The final point that stood out strongly for me was already encapsulated in the title of the workshop. Both partnerships and social impact measurement can be very powerful tools, as long as you think of them – and invest in them - as strategies. A good partnership can bring new resources, expertise and even open up new markets, but it needs to be properly identified, managed, regularly reviewed and maintained. In the Shoprite case, Mr Bota pointed out that the partners were ‘aloof’ and not ‘in it for the long haul,’ and commented that partnerships have many hurdles to be worked out and cannot be treated as a ‘quick social fix’ for a business.

Equally, while there are different approaches a company can take to track its social impact, companies are likely to get the most complete picture of the social value they create by investing in monitoring impacts and regularly tracking a wide range of indicators over the lifetime of the business.

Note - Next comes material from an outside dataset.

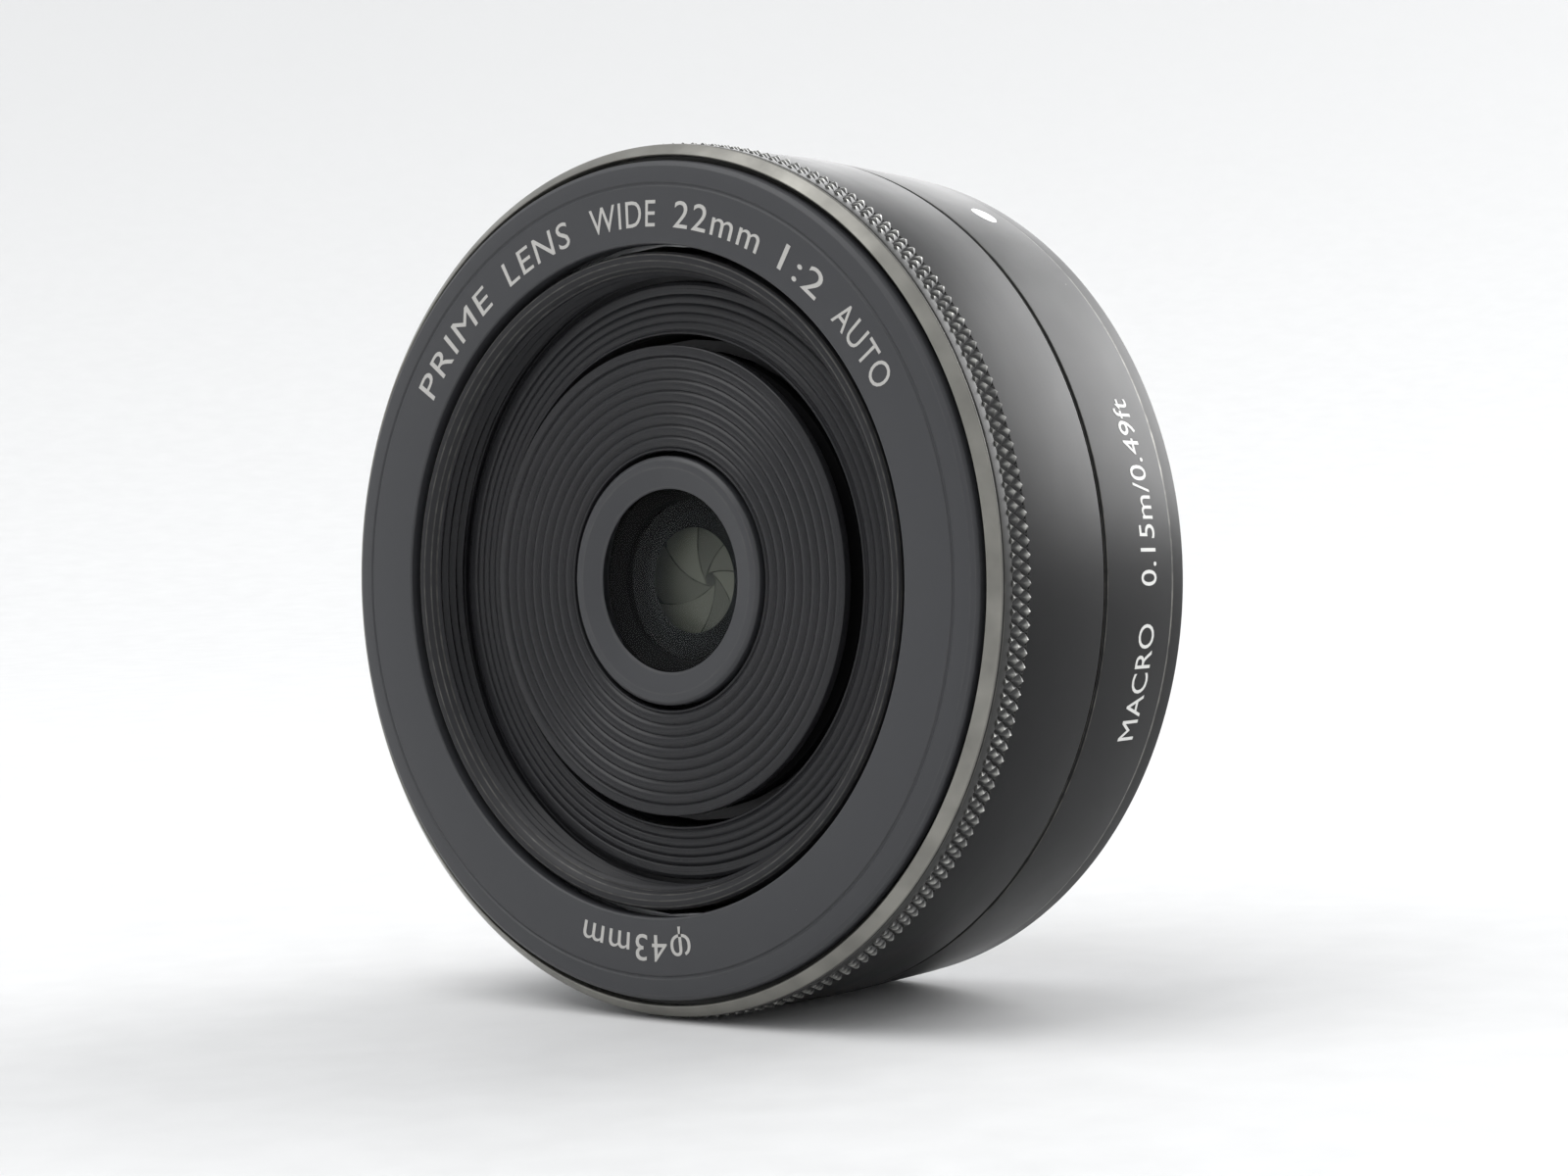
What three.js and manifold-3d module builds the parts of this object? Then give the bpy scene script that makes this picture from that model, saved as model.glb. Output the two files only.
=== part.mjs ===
// Compact prime lens for a mirrorless camera, taken apart into the pieces it is built from.
// Millimetres. The optical axis is Y: the front looks along -Y, the camera sits on the +Y side,
// +Z is up, the way the front lettering reads. The origin is the centre of the mount's flange plane.
// Angles round the axis run from +X to +Z, anticlockwise as seen from the front.
// Turning pieces turn about +Y: positive is clockwise as seen from the front.

import * as THREE from 'three';
import { mergeVertices } from 'three/addons/utils/BufferGeometryUtils.js';
import Module from 'manifold-3d';

const wasm = await Module();
wasm.setup();

// ---- driving dimensions ------------------------------------------------------------------

const LENGTH = 23.7;            // front face of the name ring to the flange plane
const KNURL_R = 30.45;          // widest radius, over the knurl of the focus ring
const BARREL_R = 30.1;          // rear barrel at its front edge
const BARREL_REAR_R = 29.57;    // rear barrel at its rear edge
const GAP_R = 23.3;             // inner edge of the name ring
const FRONT_BARREL_R = 22.8;    // moving front barrel
const FILTER_R = 21.3;          // mean radius of the 43 mm filter thread
const DISC_R = 16.4;            // grooved front disc
const GLASS_R = 6.4;            // clear radius of the front glass

const FRONT_Y = -LENGTH;
const RING_LIP_Y = -22.85;      // front edge of the focus ring
const RING_SEAM_Y = -10.9;      // seam between the focus ring and the rear barrel
const BARREL_END_Y = -0.65;     // rear edge of the rear barrel
const FLOOR_FRONT_Y = -2.7;     // floor of the rear barrel, which the mount is screwed to
const FLOOR_REAR_Y = -1.5;

const FOCUS_TRAVEL = 4.6;       // forward travel of the optical unit at the closest focus
const CAM_TURN = 92;            // degrees the cam ring turns for that travel
const FOLLOWER_Y = -8;          // cam followers at rest
const FOLLOWER_R = 0.8;
const CAM_SLOT = 2.2;           // width of the cam and guide slots

const FOCUS_MODULE = 0.5;       // focus gear train
const CAM_TEETH = 96;
const IDLER_TEETH = 16;
const PINION_TEETH = 8;
const IDLER_ANGLE = 60;         // where the idler stands round the axis, degrees from +X to +Z
const MOTOR_AXIS_R = 17.9;

const BLADES = 7;
const BLADE_PIVOT_R = 9.2;
const BLADE_INNER_R = 5.35;
const BLADE_OUTER_R = 8.2;
const BLADE_REACH = 105;        // degrees of arc
const IRIS_HOLE_R = 0.4;        // opening left at rest, nearly closed
const IRIS_TURN = 30;           // degrees the drive ring and the blades turn to open
const PIN_ARM = 2.3;            // blade pivot to drive pin
const PIN_ANGLE = 60;           // direction of that arm with the iris open
const PIN_R = 0.35;
const BLADE_THICKNESS = 0.1;
const BLADE_PITCH = 0.22;       // each blade lies in a layer of its own
const FIRST_BLADE_Y = -15.75;
const IRIS_MODULE = 0.4;
const IRIS_RING_TEETH = 62;
const IRIS_PINION_TEETH = 8;
const IRIS_MOTOR_ANGLE = 200;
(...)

One of Mr Bota's closing statements was that despite the eventual failure of Shoprite’s partnership with the local community, ‘partnerships are the way to go.’ Leveraging the potential of partnerships or the power of social impact data does require a certain commitment from the outset, but it is within the reach of even the smallest inclusive business if they have the right tools, approaches and know-how to manage it.

 

Feedback from participants:

When asked what was useful about the workshop, one participant cited ‘hearing first hand experience (Shoprite example); breaking down how to separate measurement approaches and when to apply each.’ This view was echoed by four other participants. Of 14 participants, eight stated that they would ‘reassess’ or ‘re-evaluate’ their partnerships and social indicators as a result of the workshop. One participate stated that they will ‘assess what items we are socially trying to measure, since they are currently not focused/scattered approach.’ When asked one thing they had learned, one participant stated ‘the need for all partners to understand and explicitly state what they intend to achieve from partnering in business, ’while several others cited ‘impact assessment tools,’ and ‘publications on the Practitioner Hub.